Problem to work on:
Copy, without any alteration, the lines from the one that includes "FRONT_DOOR[0] + 11.5)" up to and including the one that includes "before = set(bpy.data.objects)".

Provided material:
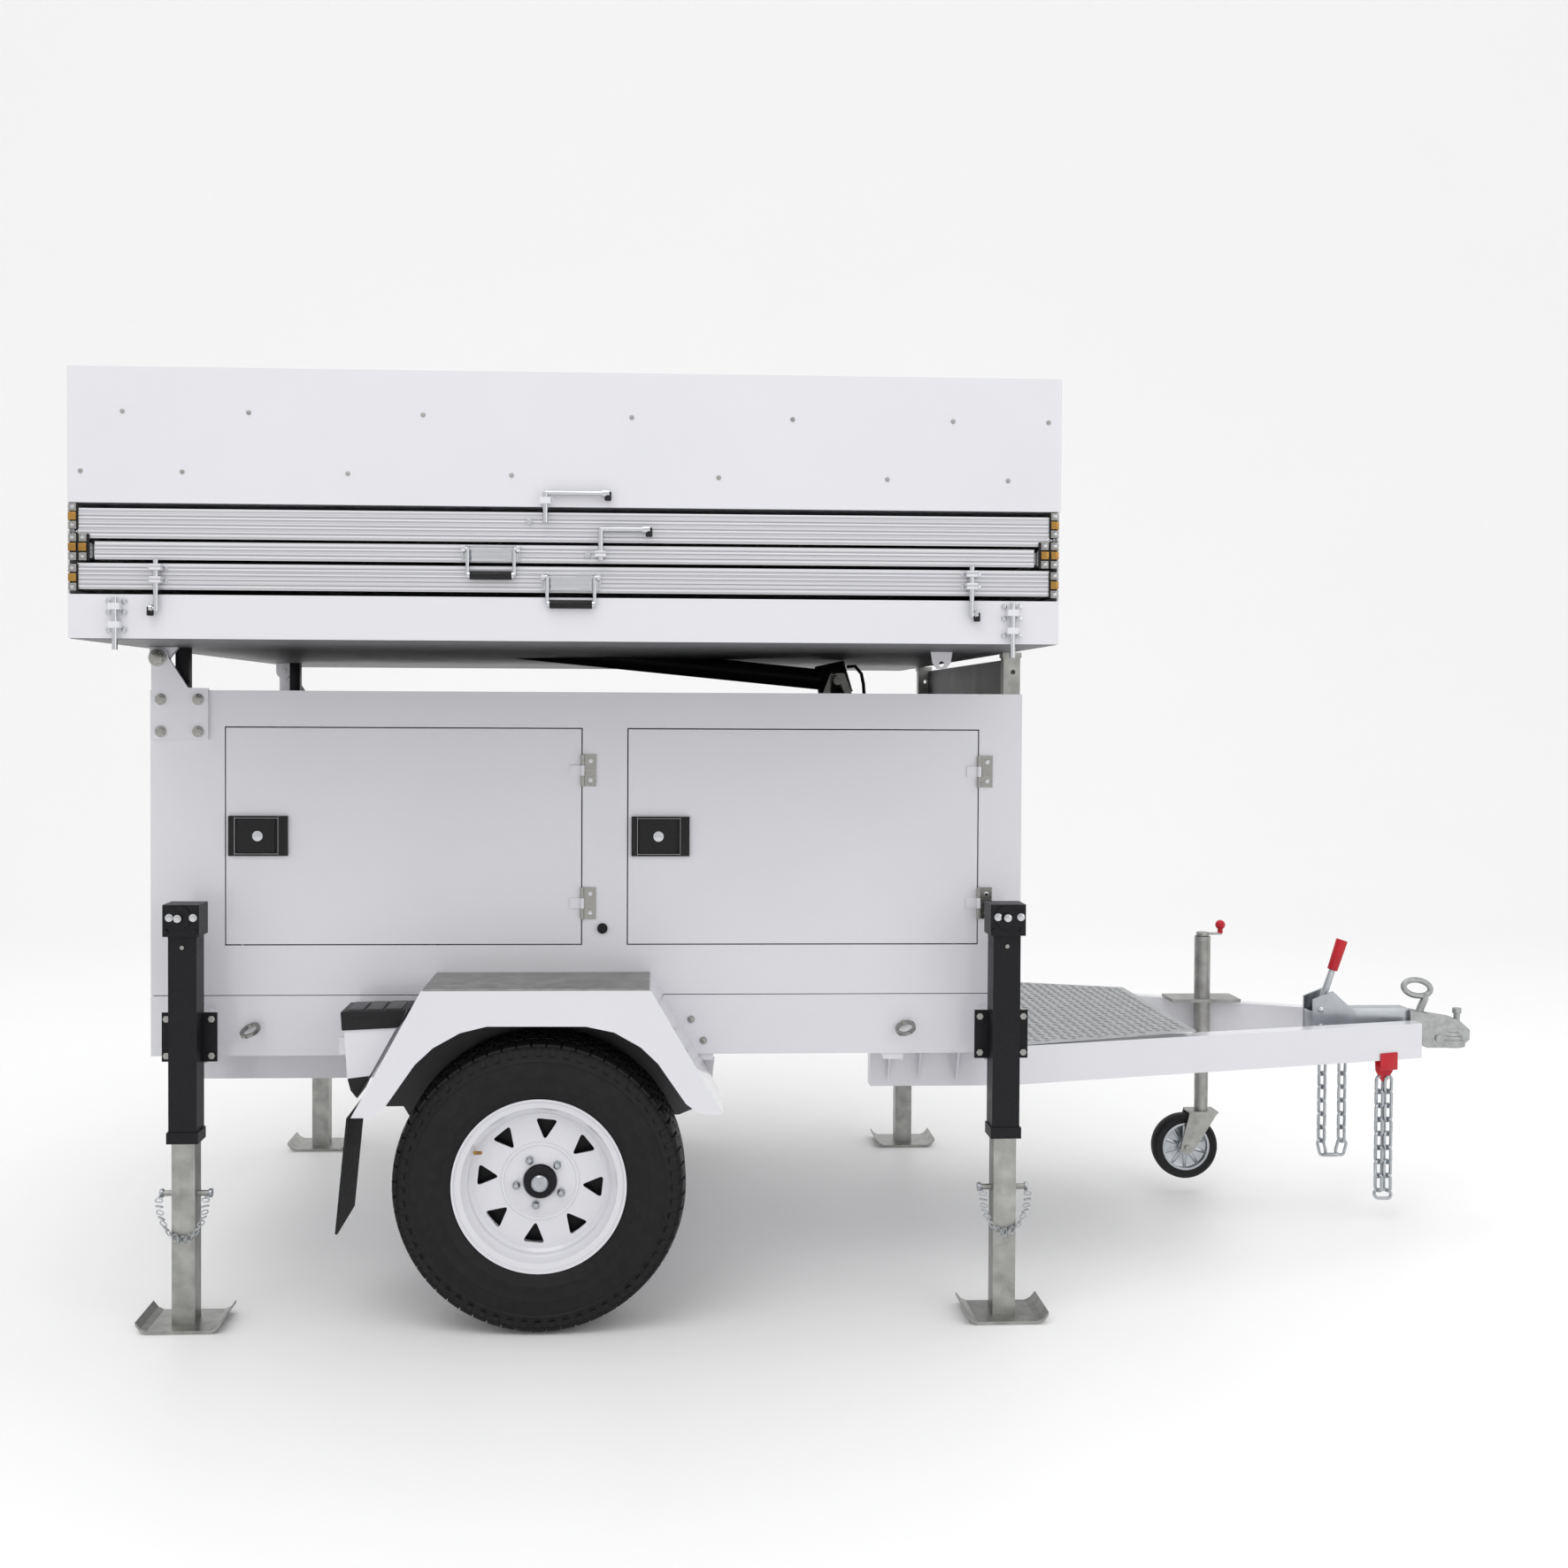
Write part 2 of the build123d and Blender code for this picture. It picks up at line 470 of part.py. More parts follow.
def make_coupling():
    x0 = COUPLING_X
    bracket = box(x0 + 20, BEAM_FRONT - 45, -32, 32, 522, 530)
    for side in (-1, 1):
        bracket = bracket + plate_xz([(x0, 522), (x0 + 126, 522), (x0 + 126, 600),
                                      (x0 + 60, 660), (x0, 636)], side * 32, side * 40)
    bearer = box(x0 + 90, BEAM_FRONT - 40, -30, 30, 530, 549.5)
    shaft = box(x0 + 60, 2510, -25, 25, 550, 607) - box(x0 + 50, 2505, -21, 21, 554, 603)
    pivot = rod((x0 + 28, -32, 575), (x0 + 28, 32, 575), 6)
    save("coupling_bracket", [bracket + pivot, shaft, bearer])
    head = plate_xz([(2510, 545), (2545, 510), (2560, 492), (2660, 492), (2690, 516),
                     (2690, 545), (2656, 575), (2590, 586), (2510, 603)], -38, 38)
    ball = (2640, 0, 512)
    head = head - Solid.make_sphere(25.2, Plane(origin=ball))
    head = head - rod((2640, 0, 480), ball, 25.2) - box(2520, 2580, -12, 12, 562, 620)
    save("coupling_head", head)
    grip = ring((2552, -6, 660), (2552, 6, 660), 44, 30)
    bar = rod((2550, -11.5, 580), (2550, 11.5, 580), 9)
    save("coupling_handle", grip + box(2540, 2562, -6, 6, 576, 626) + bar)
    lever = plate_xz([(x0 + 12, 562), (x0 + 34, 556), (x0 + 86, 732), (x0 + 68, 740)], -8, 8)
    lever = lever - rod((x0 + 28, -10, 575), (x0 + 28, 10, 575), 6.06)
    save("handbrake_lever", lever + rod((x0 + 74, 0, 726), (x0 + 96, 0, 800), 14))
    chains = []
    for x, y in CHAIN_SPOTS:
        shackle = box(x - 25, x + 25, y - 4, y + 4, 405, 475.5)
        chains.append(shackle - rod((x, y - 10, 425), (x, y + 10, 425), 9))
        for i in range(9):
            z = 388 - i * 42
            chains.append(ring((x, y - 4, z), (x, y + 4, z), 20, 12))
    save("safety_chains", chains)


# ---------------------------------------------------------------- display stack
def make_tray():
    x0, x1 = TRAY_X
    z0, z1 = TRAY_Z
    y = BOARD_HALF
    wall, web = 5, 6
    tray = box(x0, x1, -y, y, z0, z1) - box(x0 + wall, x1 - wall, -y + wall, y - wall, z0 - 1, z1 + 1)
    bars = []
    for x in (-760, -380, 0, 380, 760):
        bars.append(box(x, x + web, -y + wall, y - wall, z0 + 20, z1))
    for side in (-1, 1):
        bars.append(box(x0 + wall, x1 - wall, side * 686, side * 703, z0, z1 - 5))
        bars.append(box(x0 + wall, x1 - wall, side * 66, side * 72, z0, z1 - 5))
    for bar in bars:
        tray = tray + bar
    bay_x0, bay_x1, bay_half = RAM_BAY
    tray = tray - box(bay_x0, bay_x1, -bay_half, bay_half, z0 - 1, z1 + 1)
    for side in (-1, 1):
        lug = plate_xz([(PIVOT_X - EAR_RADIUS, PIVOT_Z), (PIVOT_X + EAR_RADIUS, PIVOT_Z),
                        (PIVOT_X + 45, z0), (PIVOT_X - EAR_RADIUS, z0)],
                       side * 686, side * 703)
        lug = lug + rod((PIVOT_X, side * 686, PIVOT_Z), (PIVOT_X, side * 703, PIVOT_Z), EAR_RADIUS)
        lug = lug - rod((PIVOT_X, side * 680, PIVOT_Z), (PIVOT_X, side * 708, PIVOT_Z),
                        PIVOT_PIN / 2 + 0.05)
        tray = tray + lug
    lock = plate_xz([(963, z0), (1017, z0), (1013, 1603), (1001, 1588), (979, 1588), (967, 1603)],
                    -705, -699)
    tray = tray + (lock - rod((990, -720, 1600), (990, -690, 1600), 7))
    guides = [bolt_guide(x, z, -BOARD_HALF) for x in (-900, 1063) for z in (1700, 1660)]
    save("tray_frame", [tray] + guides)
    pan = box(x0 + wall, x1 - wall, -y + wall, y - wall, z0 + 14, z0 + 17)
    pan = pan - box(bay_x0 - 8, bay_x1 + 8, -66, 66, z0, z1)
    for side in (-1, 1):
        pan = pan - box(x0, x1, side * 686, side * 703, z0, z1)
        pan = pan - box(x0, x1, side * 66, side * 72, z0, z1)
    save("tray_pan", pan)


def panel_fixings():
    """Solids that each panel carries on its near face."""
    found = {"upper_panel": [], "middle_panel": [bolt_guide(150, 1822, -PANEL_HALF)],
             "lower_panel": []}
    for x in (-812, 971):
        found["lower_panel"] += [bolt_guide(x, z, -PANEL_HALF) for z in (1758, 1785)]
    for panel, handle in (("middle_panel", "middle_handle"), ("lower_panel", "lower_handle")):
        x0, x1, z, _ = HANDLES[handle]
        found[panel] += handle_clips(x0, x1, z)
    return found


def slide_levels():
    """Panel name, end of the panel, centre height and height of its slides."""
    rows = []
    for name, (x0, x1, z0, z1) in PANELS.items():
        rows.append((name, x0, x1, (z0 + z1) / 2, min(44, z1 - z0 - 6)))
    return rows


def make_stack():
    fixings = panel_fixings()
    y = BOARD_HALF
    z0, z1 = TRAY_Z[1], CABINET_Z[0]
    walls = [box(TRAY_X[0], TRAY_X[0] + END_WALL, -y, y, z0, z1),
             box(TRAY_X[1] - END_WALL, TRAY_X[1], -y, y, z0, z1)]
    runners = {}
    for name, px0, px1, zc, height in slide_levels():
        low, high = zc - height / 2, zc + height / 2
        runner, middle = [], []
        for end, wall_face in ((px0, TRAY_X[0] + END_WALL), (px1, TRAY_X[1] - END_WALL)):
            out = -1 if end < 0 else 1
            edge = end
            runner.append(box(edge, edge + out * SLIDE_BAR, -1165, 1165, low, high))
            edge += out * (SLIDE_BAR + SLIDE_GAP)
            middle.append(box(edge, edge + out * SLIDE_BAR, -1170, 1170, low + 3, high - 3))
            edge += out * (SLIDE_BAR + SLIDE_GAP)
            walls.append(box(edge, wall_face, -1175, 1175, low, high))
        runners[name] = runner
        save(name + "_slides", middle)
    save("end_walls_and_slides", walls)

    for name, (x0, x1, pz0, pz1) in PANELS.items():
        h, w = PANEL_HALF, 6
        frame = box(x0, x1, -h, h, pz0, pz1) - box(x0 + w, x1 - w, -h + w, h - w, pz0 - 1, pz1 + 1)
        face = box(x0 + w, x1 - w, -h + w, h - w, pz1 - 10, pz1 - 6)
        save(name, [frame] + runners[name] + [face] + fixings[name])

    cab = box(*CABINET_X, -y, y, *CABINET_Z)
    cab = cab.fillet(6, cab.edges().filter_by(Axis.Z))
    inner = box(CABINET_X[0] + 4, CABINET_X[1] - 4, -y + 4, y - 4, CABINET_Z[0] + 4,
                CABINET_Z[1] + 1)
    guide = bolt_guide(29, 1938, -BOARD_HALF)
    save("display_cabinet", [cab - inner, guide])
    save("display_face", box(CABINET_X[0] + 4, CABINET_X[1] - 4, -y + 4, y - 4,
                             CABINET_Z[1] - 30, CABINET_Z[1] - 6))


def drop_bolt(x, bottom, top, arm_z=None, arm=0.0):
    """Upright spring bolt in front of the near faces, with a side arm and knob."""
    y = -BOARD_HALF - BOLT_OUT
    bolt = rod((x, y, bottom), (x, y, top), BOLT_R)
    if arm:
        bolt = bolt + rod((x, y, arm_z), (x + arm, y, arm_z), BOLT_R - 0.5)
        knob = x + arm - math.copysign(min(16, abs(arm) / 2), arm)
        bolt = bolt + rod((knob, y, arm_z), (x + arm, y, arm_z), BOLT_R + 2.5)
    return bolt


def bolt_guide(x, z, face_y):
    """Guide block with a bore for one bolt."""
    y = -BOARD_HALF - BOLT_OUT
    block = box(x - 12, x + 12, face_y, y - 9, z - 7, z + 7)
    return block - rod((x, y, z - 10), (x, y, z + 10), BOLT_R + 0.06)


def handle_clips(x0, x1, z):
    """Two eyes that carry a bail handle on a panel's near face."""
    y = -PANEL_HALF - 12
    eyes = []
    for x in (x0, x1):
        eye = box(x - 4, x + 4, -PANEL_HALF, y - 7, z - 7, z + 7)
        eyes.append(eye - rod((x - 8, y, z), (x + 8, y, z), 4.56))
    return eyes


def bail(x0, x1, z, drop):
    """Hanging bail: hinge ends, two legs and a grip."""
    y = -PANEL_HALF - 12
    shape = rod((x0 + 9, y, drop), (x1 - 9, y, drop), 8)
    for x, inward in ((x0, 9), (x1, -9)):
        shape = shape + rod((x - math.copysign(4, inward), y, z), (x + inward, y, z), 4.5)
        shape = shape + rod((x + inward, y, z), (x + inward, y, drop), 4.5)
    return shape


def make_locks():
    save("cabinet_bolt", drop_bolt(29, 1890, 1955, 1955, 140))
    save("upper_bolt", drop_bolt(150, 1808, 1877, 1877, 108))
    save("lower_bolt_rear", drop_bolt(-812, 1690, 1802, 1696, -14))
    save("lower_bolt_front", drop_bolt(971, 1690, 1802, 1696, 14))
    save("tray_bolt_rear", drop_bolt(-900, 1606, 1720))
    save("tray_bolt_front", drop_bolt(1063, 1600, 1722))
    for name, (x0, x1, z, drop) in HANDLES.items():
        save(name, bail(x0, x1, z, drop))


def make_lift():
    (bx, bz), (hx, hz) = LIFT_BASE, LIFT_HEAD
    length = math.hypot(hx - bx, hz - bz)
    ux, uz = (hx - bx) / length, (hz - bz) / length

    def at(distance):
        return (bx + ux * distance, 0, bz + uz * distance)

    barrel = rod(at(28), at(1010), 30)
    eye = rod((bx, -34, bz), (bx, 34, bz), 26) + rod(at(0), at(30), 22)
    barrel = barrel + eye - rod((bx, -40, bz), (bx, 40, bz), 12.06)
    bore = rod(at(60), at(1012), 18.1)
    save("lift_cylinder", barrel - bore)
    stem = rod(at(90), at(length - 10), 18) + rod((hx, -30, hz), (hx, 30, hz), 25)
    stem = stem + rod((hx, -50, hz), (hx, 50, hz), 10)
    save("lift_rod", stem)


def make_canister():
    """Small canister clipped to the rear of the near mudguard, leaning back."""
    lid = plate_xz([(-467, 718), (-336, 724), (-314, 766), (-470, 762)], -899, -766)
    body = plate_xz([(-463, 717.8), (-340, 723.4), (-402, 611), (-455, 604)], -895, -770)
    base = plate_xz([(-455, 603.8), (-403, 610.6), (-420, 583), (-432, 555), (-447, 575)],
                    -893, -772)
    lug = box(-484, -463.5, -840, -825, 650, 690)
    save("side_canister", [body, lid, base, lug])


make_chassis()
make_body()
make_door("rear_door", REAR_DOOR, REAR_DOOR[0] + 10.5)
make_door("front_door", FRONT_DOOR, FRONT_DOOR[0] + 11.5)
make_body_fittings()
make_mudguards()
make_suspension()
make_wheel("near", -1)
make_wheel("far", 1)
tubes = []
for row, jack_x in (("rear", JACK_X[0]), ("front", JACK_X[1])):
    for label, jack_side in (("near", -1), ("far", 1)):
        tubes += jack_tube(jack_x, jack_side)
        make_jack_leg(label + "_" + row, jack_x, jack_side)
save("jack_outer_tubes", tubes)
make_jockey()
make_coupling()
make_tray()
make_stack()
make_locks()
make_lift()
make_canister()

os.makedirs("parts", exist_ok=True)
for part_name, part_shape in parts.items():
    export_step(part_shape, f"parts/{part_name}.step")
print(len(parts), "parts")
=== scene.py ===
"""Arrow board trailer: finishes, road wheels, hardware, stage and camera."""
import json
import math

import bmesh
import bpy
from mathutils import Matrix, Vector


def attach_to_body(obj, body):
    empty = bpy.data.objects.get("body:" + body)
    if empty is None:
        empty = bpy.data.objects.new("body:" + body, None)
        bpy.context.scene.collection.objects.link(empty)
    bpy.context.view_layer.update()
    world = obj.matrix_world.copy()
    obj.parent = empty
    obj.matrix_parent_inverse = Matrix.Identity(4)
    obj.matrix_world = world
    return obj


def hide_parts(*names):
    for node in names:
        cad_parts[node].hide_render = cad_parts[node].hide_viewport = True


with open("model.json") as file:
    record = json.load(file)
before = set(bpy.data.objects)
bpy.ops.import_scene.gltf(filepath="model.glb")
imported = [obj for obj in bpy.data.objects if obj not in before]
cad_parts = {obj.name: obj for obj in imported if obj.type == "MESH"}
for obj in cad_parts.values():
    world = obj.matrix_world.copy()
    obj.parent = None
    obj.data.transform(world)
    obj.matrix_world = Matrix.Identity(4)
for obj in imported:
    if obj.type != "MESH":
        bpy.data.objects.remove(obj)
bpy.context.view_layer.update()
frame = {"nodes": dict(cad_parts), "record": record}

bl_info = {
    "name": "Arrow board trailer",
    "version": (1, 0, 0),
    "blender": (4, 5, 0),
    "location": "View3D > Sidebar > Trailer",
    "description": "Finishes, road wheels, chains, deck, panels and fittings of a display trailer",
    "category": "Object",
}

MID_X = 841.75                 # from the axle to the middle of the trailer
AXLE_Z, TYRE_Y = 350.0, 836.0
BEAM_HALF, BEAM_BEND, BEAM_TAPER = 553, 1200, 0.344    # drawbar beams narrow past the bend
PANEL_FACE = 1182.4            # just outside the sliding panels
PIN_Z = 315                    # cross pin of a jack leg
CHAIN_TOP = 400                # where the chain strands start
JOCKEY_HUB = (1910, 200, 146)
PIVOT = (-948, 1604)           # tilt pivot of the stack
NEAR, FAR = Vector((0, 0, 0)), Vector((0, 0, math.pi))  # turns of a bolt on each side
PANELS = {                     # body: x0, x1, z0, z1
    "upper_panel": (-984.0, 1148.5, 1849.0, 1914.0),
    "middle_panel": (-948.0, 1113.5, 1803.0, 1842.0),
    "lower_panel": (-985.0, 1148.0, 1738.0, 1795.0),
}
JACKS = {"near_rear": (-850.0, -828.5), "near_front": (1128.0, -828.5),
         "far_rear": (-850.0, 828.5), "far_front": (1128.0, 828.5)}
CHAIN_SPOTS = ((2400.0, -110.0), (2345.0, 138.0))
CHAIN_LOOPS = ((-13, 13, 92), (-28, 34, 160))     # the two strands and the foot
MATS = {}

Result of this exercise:
make_door("front_door", FRONT_DOOR, FRONT_DOOR[0] + 11.5)
make_body_fittings()
make_mudguards()
make_suspension()
make_wheel("near", -1)
make_wheel("far", 1)
tubes = []
for row, jack_x in (("rear", JACK_X[0]), ("front", JACK_X[1])):
    for label, jack_side in (("near", -1), ("far", 1)):
        tubes += jack_tube(jack_x, jack_side)
        make_jack_leg(label + "_" + row, jack_x, jack_side)
save("jack_outer_tubes", tubes)
make_jockey()
make_coupling()
make_tray()
make_stack()
make_locks()
make_lift()
make_canister()

os.makedirs("parts", exist_ok=True)
for part_name, part_shape in parts.items():
    export_step(part_shape, f"parts/{part_name}.step")
print(len(parts), "parts")
=== scene.py ===
"""Arrow board trailer: finishes, road wheels, hardware, stage and camera."""
import json
import math

import bmesh
import bpy
from mathutils import Matrix, Vector


def attach_to_body(obj, body):
    empty = bpy.data.objects.get("body:" + body)
    if empty is None:
        empty = bpy.data.objects.new("body:" + body, None)
        bpy.context.scene.collection.objects.link(empty)
    bpy.context.view_layer.update()
    world = obj.matrix_world.copy()
    obj.parent = empty
    obj.matrix_parent_inverse = Matrix.Identity(4)
    obj.matrix_world = world
    return obj


def hide_parts(*names):
    for node in names:
        cad_parts[node].hide_render = cad_parts[node].hide_viewport = True


with open("model.json") as file:
    record = json.load(file)
before = set(bpy.data.objects)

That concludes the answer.